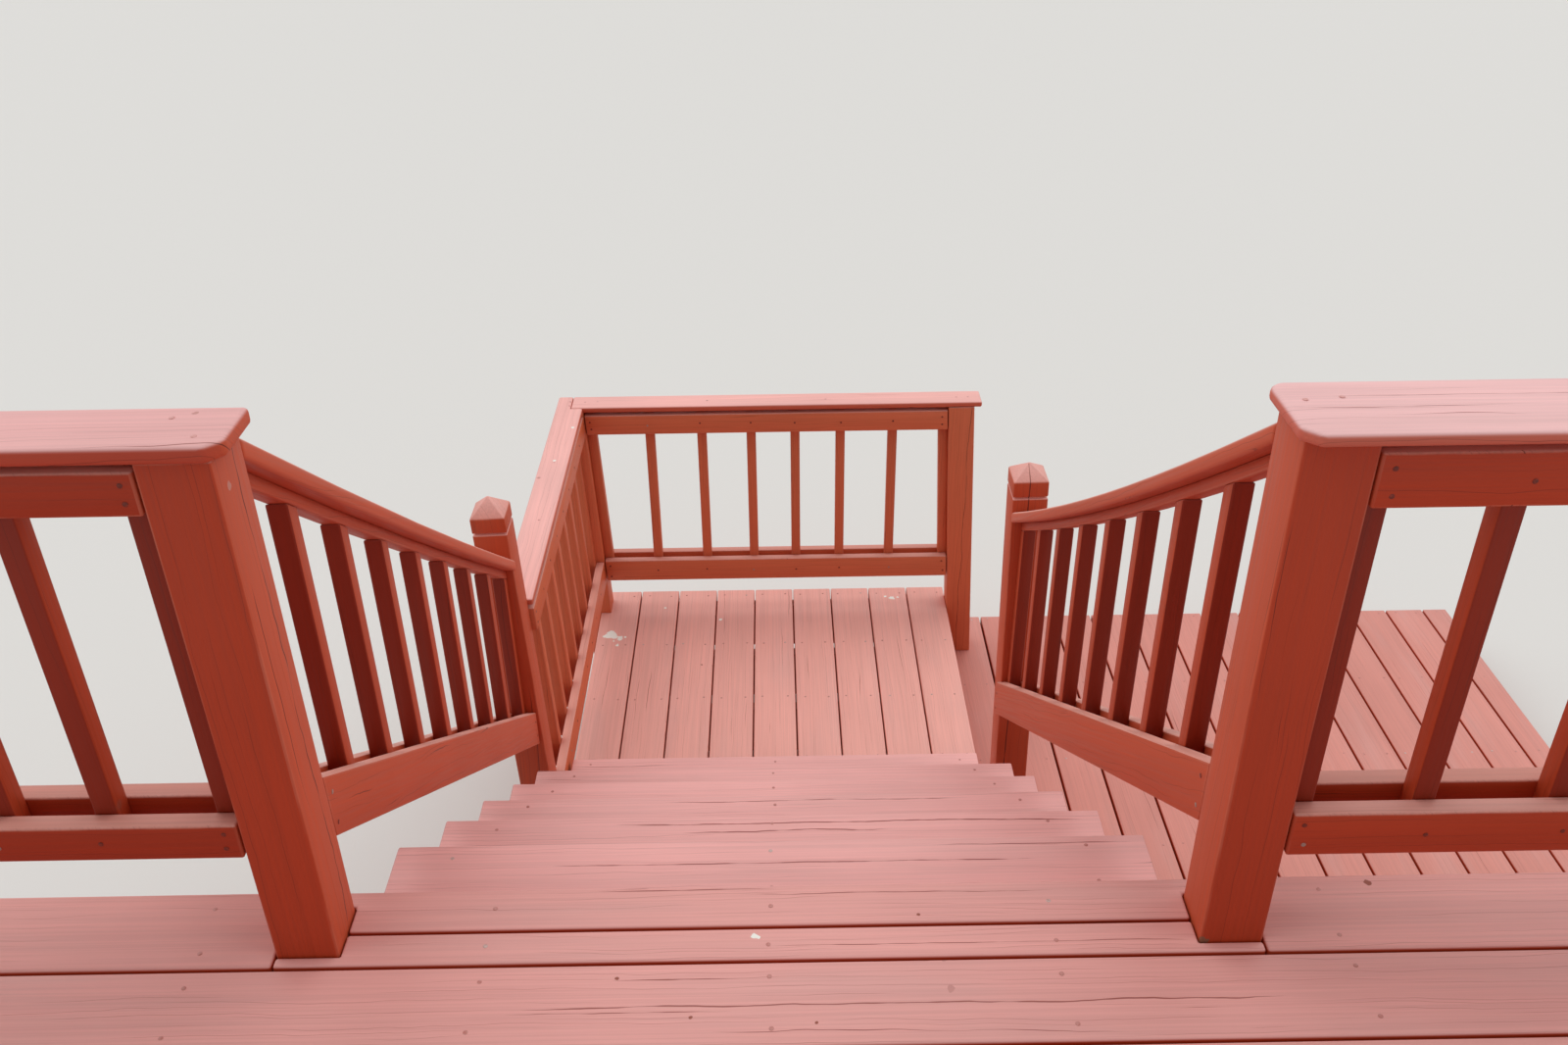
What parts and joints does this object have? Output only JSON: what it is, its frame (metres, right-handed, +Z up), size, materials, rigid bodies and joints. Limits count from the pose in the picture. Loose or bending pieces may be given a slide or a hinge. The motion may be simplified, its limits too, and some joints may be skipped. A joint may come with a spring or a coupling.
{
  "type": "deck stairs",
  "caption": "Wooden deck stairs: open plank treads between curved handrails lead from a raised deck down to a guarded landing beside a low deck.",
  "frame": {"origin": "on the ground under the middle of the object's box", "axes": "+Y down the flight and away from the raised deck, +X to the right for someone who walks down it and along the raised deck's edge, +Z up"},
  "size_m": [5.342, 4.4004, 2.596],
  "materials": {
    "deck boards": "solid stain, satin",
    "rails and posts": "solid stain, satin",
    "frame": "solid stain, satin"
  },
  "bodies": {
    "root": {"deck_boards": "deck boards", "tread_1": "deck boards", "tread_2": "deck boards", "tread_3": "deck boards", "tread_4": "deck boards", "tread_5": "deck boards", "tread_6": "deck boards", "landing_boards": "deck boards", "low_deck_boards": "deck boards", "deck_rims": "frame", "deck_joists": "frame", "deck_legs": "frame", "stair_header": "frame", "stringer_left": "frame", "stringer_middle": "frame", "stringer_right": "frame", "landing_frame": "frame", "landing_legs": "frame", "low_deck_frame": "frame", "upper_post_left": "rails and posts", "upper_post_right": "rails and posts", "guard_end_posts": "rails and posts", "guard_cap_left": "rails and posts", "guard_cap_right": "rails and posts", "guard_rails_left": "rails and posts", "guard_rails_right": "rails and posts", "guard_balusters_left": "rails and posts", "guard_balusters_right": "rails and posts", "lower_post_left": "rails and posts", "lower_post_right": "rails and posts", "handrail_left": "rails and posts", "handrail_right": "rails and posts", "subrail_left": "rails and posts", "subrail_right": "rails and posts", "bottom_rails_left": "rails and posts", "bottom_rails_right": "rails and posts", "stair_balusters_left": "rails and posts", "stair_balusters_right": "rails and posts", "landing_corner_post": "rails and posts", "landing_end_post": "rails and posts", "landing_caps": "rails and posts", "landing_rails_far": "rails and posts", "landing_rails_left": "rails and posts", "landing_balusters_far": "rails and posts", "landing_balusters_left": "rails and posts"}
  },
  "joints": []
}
--*--
### [REQUIREMENT]
Using the listing above, reproduce each line without omission.

### [FINAL RESULT]
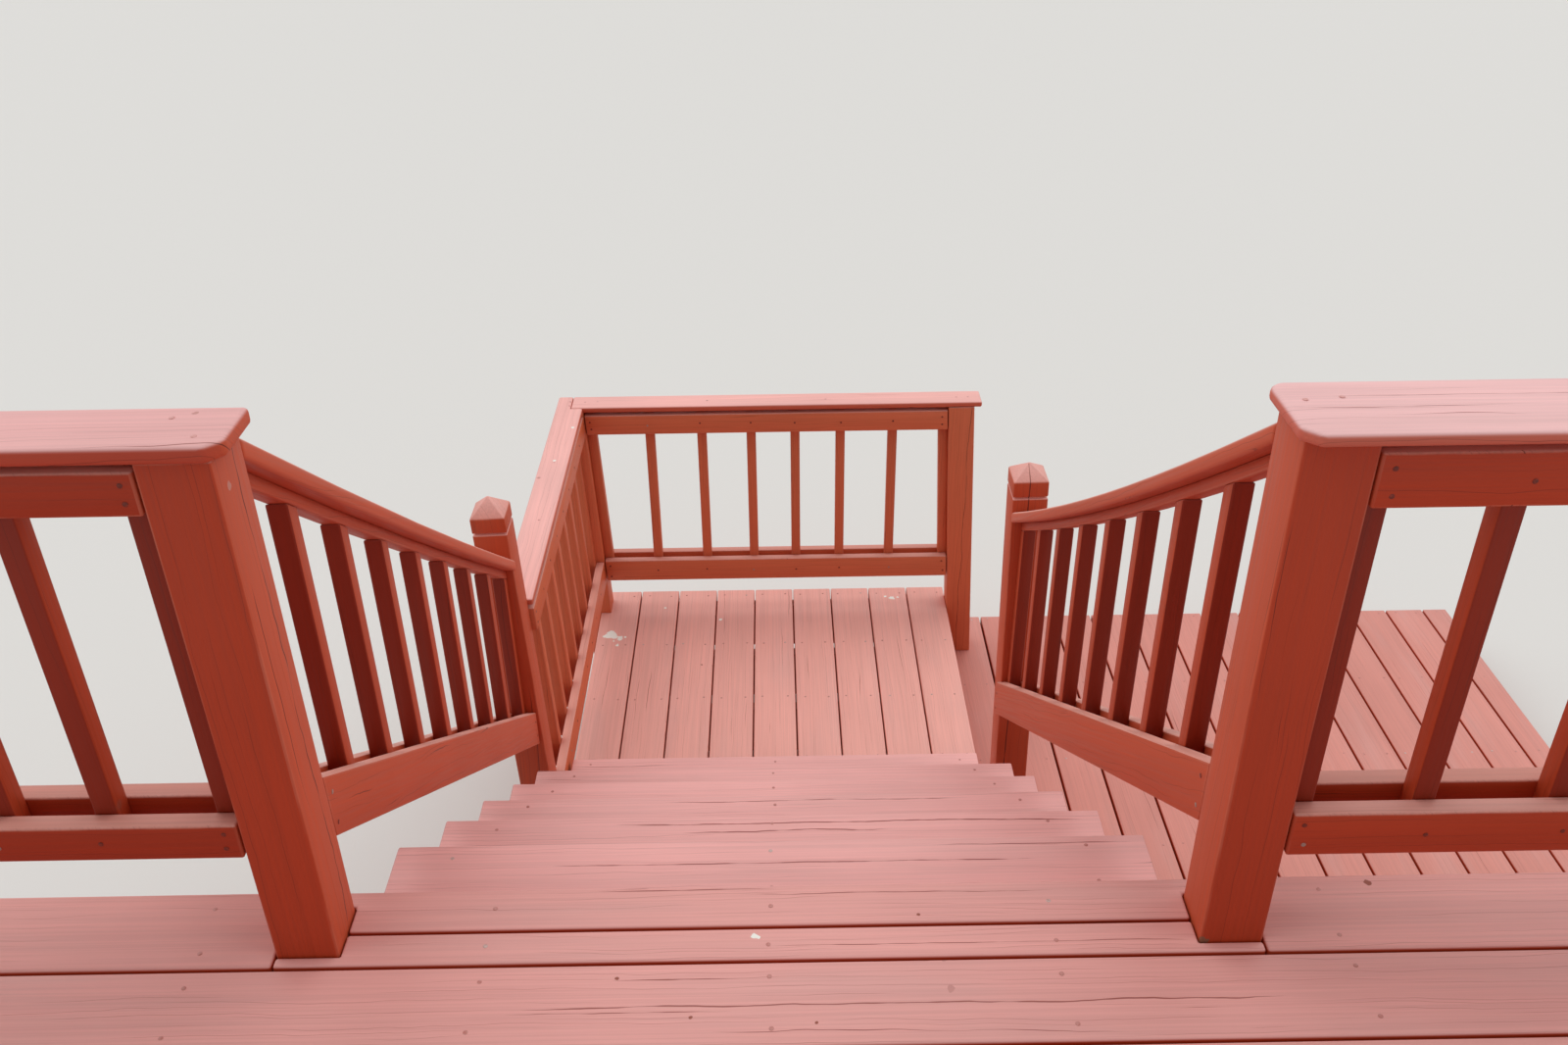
What parts and joints does this object have? Output only JSON: what it is, its frame (metres, right-handed, +Z up), size, materials, rigid bodies and joints. Limits count from the pose in the picture. Loose or bending pieces may be given a slide or a hinge. The motion may be simplified, its limits too, and some joints may be skipped. A joint may come with a spring or a coupling.
{
  "type": "deck stairs",
  "caption": "Wooden deck stairs: open plank treads between curved handrails lead from a raised deck down to a guarded landing beside a low deck.",
  "frame": {"origin": "on the ground under the middle of the object's box", "axes": "+Y down the flight and away from the raised deck, +X to the right for someone who walks down it and along the raised deck's edge, +Z up"},
  "size_m": [5.342, 4.4004, 2.596],
  "materials": {
    "deck boards": "solid stain, satin",
    "rails and posts": "solid stain, satin",
    "frame": "solid stain, satin"
  },
  "bodies": {
    "root": {"deck_boards": "deck boards", "tread_1": "deck boards", "tread_2": "deck boards", "tread_3": "deck boards", "tread_4": "deck boards", "tread_5": "deck boards", "tread_6": "deck boards", "landing_boards": "deck boards", "low_deck_boards": "deck boards", "deck_rims": "frame", "deck_joists": "frame", "deck_legs": "frame", "stair_header": "frame", "stringer_left": "frame", "stringer_middle": "frame", "stringer_right": "frame", "landing_frame": "frame", "landing_legs": "frame", "low_deck_frame": "frame", "upper_post_left": "rails and posts", "upper_post_right": "rails and posts", "guard_end_posts": "rails and posts", "guard_cap_left": "rails and posts", "guard_cap_right": "rails and posts", "guard_rails_left": "rails and posts", "guard_rails_right": "rails and posts", "guard_balusters_left": "rails and posts", "guard_balusters_right": "rails and posts", "lower_post_left": "rails and posts", "lower_post_right": "rails and posts", "handrail_left": "rails and posts", "handrail_right": "rails and posts", "subrail_left": "rails and posts", "subrail_right": "rails and posts", "bottom_rails_left": "rails and posts", "bottom_rails_right": "rails and posts", "stair_balusters_left": "rails and posts", "stair_balusters_right": "rails and posts", "landing_corner_post": "rails and posts", "landing_end_post": "rails and posts", "landing_caps": "rails and posts", "landing_rails_far": "rails and posts", "landing_rails_left": "rails and posts", "landing_balusters_far": "rails and posts", "landing_balusters_left": "rails and posts"}
  },
  "joints": []
}